| HN Mirror

Traffic sloshing (basic overview): Say you have a pool of machines for a service (traditionally this problem is multi-regional, though it technically can happen at any scale). For some reason (machine restart, query of death, reloading, etc) a subset of your backends become unhealthy. This gets automatically detected by your framework, and the traffic gets routed to different machines. Now, you may have under-provisioned your backends (or you have a query of death), so this concentration of traffic on a smaller number of machines causes them to choke. You get a seesaw effect of traffic going around to the different backends, taking them out like a concentrated firehose.
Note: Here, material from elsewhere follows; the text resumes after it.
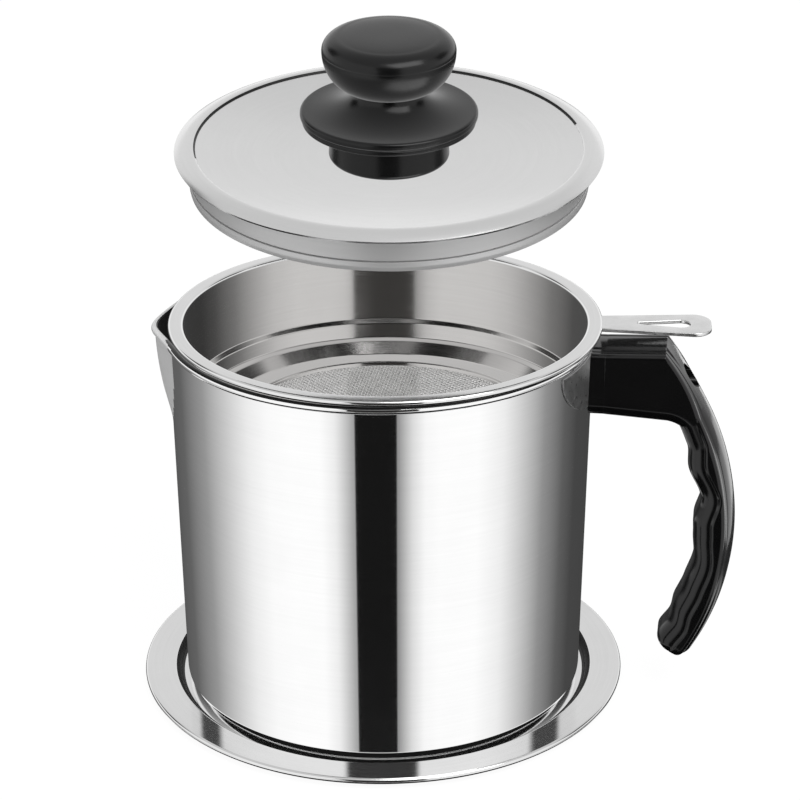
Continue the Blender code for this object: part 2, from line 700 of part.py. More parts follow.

These failures all get detected by your framework, which routes traffic away from the backends. What you really wanted was a steady stream to all backends. A lot of load balancing systems have this failure mode. The good ones can detect it and converge back to a good steady state. The naive ones just keep the firehose spinning. It is harder to fall into this trap with simple binary health checking. It becomes a lot easier when you do traffic allocation by latency, or have more complicated health criteria that is easier to fail.

On the health checking/garbage data front: It's usually more of a problem when something misreports a bad backend, rather than misreporting a good backend. The latter is easy to catch (as you mention, haproxy does it). The former is hard because one misbehaved health-checker can suddenly unload all of your services.